Of course, the United debacle would not have happened had the United agent approved his claim in the first place. In this part, we take a look at how United handled the social media firestorm. Firstly, United was vague in their Twitter reply to Carroll. While this might be an off-the-cuff reply, there were no subsequent follow up on what exactly they did to “make it right”.  It was not until after they have reached out to him did they detail their poor response to his claims. Notice how Rob Bradford reached out to him. He is the managing director of customer solutions at United. What United should have done was to get the CEO of United to reach out to him instead. Since his complaints had been seen by millions of people, the CEO should have apologized, not anyone down the corporate ladder. This shows that United is not serious about the matter. Also, it would seem that United had taken to more actively tweeting to tell people their solutions. Perhaps a better approach would be to embrace traditional media and online news sites by writing a press release.  They could also have placed a statement on their corporate website or via a shareholders’ meeting. Thirdly, the response by United was weak because they did not address any punitive actions that United would take should such an incident happen again. They only promised to use that in training materials, but failed to communicate to its customers how its customer service would be overhauled. For example, one can take a look at how Amazon does customer service. While there are customer agents at every step of the way, one can email the head of Amazon Jeff Bezos directly at his personal email – [email protected] [2] This shows sincerity in reacting to complaints. United could follow in Amazon’s footsteps if they really want to go all the way in this respect. A highly-reactive from-the-grounds-up approach would be to fire employees who lack customer service discretion. However, this has the knock-on effect of decreasing employee satisfaction so the pros and cons definitely needs to be weighed. Hence, one can see that United not only exhibited a weak response during the incident, it also failed to show its customers its sincerity in improving its services after the fact. Sometimes, from the customer’s’ point of view, education of frontline employees is not enough, they want to see a hardline stance on egregious actions by employees.



In conclusion, United’s social media action plan seemed to have improved since the article was written. The key points to take away from this is that companies should use social media to not only produce content, but also consume feedback from its social media followers. Also, they need to address such feedback promptly, with dedicated personnel to handle such matters, rather than delegating it to everyone.

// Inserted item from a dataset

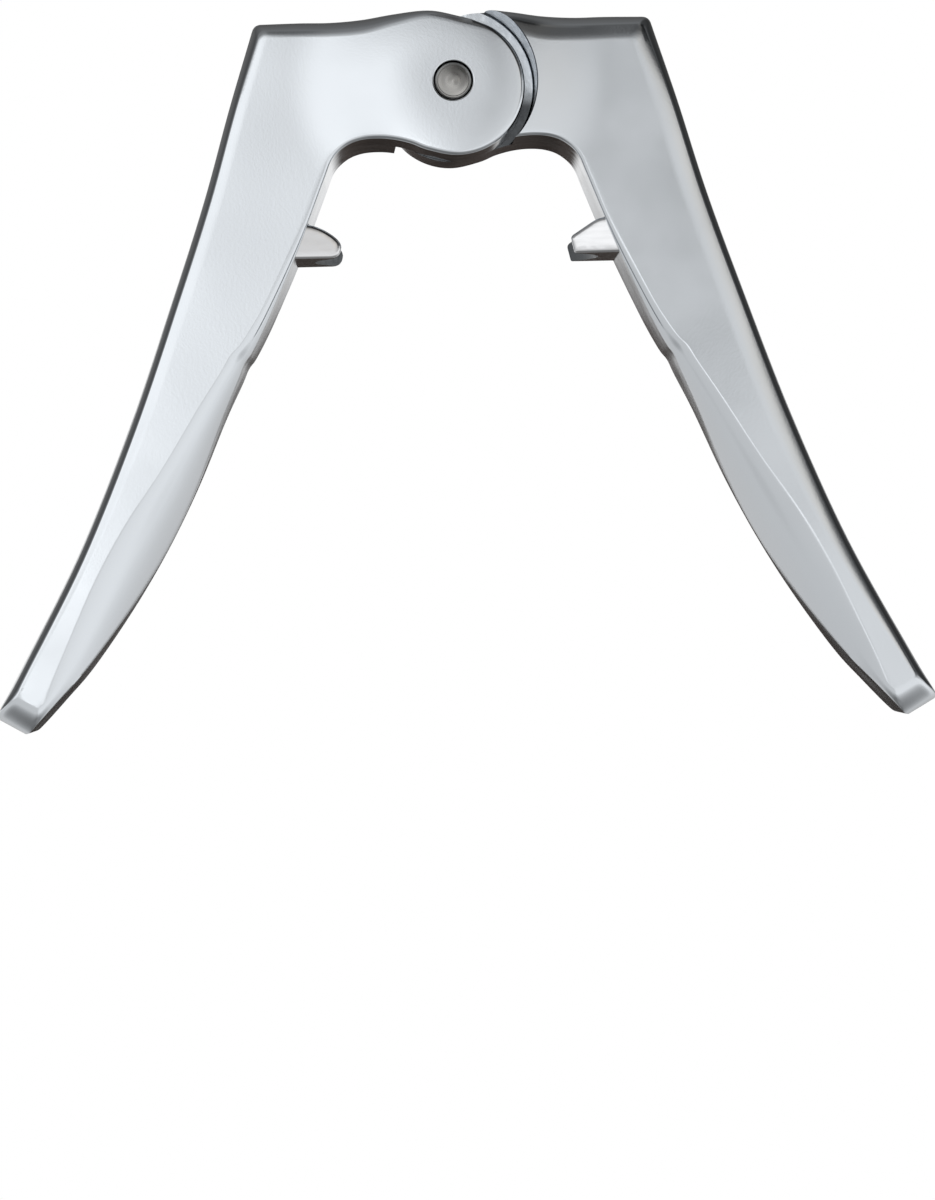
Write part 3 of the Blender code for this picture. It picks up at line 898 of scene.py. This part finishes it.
def bright_chrome(name, base, roughness):
    """Buffed chrome on the claws: a clear mirror with the faintest orange peel and a few hairlines."""
    material, tree, shader, places = new_material(name, 1.0)
    peel = patchy(tree, places, spacing=2.5 * MM)
    hairlines = add_node(
        tree,
        "ShaderNodeMapping",
        values={"Scale": HAIRLINE_STRETCH},
        links={"Vector": places},
    )
    lines = patchy(tree, hairlines.outputs["Vector"], spacing=0.35 * MM)
    tree.links.new(tinted(tree, peel, base, darker=0.98), shader.inputs["Base Color"])
    blurred(tree, shader, lines, least=roughness - 0.02, most=roughness + 0.05)
    tree.links.new(bump(tree, peel, distance=0.01 * MM), shader.inputs["Normal"])
    return material


def turned_steel(name, base):
    """Stainless steel from the lathe: a clean grey that shines across its marks, with faint broad rings."""
    material, tree, shader, places = new_material(name, 1.0)
    centred = add_node(
        tree,
        "ShaderNodeMapping",
        values={"Location": (0, 0, -HINGE_HEIGHT)},
        links={"Vector": places},
    )
    rings = add_node(
        tree,
        "ShaderNodeTexWave",
        {"wave_type": "RINGS", "rings_direction": "Y", "wave_profile": "SIN"},
        {"Scale": TOOL_MARK_SCALE, "Distortion": 0.6, "Detail": 2.0},
        {"Vector": centred.outputs["Vector"]},
    )
    spread = patchy(tree, places, spacing=1.2 * MM)
    tree.links.new(tinted(tree, spread, base, darker=0.93), shader.inputs["Base Color"])
    blurred(tree, shader, rings.outputs["Fac"], least=0.26, most=0.36)
    shader.inputs["Anisotropic"].default_value = 0.9
    around = add_node(tree, "ShaderNodeTangent", {"direction_type": "RADIAL", "axis": "Y"})
    tree.links.new(around.outputs["Tangent"], shader.inputs["Tangent"])
    tree.links.new(bump(tree, spread, distance=0.004 * MM), shader.inputs["Normal"])
    return material


def spring_steel(name, base):
    """Tempered spring strip: rolled smooth, faintly straw-coloured and oiled."""
    material, tree, shader, places = new_material(name, 1.0)
    temper = patchy(tree, places, spacing=2 * MM)
    tree.links.new(tinted(tree, temper, base, darker=0.85), shader.inputs["Base Color"])
    blurred(tree, shader, temper, least=0.22, most=0.36)
    return material


def bearing_bronze(name, base):
    """Sintered bronze: a warm dull metal with small dark pores that hold its oil."""
    material, tree, shader, places = new_material(name, 1.0)
    pores = add_node(
        tree,
        "ShaderNodeTexVoronoi",
        values={"Scale": 1 / PORE_SPACING},
        links={"Vector": places},
    )
    depth = add_node(
        tree,
        "ShaderNodeMapRange",
        values={"From Min": 0.05, "From Max": 0.3},
        links={"Value": pores.outputs["Distance"]},
    )
    tree.links.new(tinted(tree, depth.outputs["Result"], base, darker=0.45), shader.inputs["Base Color"])
    shader.inputs["Roughness"].default_value = 0.42
    tree.links.new(bump(tree, depth.outputs["Result"], distance=0.01 * MM), shader.inputs["Normal"])
    return material


def moulded_nylon(name, base):
    """Moulded nylon: a milky white with a waxy skin and a faint mottle."""
    material, tree, shader, places = new_material(name, 0.0)
    mottle = patchy(tree, places, spacing=1.5 * MM)
    tree.links.new(tinted(tree, mottle, base, darker=0.94), shader.inputs["Base Color"])
    shader.inputs["Roughness"].default_value = 0.45
    shader.inputs["IOR"].default_value = 1.53
    tree.links.new(bump(tree, mottle, distance=0.006 * MM), shader.inputs["Normal"])
    return material


# Pieces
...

If a public relations disaster would occur online, companies should get their top guy to address the issue personally, especially after it has blown up to such proportion. In communicating to the public, companies should demonstrate sincerity in changing their practices by thinking from the customer’s perspective. The best solutions are always to involve the customer experience personally – for example, the ability for customers to contact the CEO directly. Strategies like educating customer service employees are likely to be seen as impersonal since customers are not really privy to any improvements behind the scenes.